The mayor remains in outpatient care three days a week, focusing on speech, occupational and physical therapy.

“We are continuing the process and the good track that he was on when we left Bryn Mawr. Hopefully, we’re going to continue to make some good progress,” Morrison said. “The prognosis at the beginning of this was pretty bleak, but he has done an amazing job and is regaining [movement] in his right side. He’s walking – he’s using a cane, but he is walking – and [use of] the right arm is coming back.

“Cognitively, comprehensively, he’s comprehending and reading and looking at Facebook and keeping up with everything that’s going on,” she said. “His biggest challenge right now is the verbal. The brain bleed that he experienced was directly over the speech and language [section], so we knew that was going to be the biggest challenge.

“It’s frustrating, because he has so much to say and he can’t get it out. Some days I’m probably blessed that he can’t,” she added with a laugh.

Morrison said the ordeal has not dulled the sense of humor of a man who, in 2015, raced Berlin Mayor Gee Williams down Main Street wearing high heels and a tutu in an effort to raise money for a local charity.

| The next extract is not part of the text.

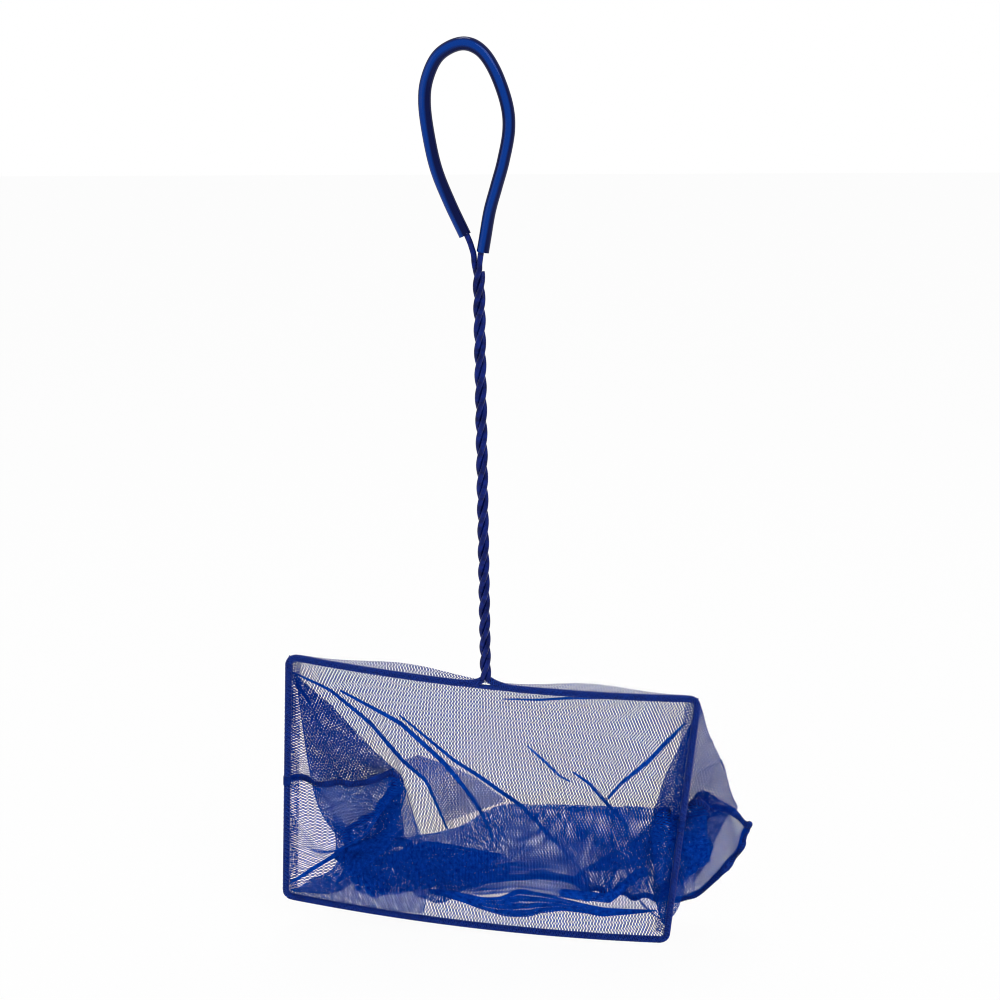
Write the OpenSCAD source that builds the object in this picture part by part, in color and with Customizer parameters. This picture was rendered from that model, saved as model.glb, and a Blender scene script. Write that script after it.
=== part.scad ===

“He is a funny guy and he has a great sense of humor, and it is still very much intact,” she said. “He’s Bruce. The funny part about it is if you have been married to someone as long as we have been married, the facial expressions have accompanied so many of the things that he’s said over the years that, in some respects, he hasn’t even had to talk and I’ve known what he is saying.

“One Friday night in particular I recall at Bryn Mawr we had this three-hour conversation and I’m the only one talking,” Morrison continued. “I would say something to him and he would have this facial expression and I’m like, ‘I know, right?’”

Despite, or perhaps because of everything they have been through, Morrison said the entire family has bonded and become closer than ever.

“Even when things were not good, we found reasons to smile and there have been so many silver linings, even in the dark times,” she said. “That is in no small part thanks to the friends and the family and the support that we’ve received from everybody. It really has been amazing.”

The support includes a GoFundMe page, created by Hardwire LLC, which has raised more than $37,000 to help pay for the family’s medical bills.

The mayor worked at Hardwire for about a decade. The company itself has given $20,000 and several of his coworkers personally donated thousands more.

“That was something that his Hardwire family started and they have just been phenomenal. So many of them made the trip to Christiana and the CEO of Hardwire and his whole family came up on Christmas Eve,” Morrison said. “Hardwire has been really amazing.”

The fundraising campaign remains active. To donate, visit www.gofundme.com/healmayormorrison.

“To put the most positive spin on all of this – what a wakeup call this has been,” Morrison said. “Your life can change in the blink of an eye – you go to bed and three hours later this has happened. It’s just completely unexpected and I think it’s a good wakeup call for all of us to realize that we need to get our house in order.”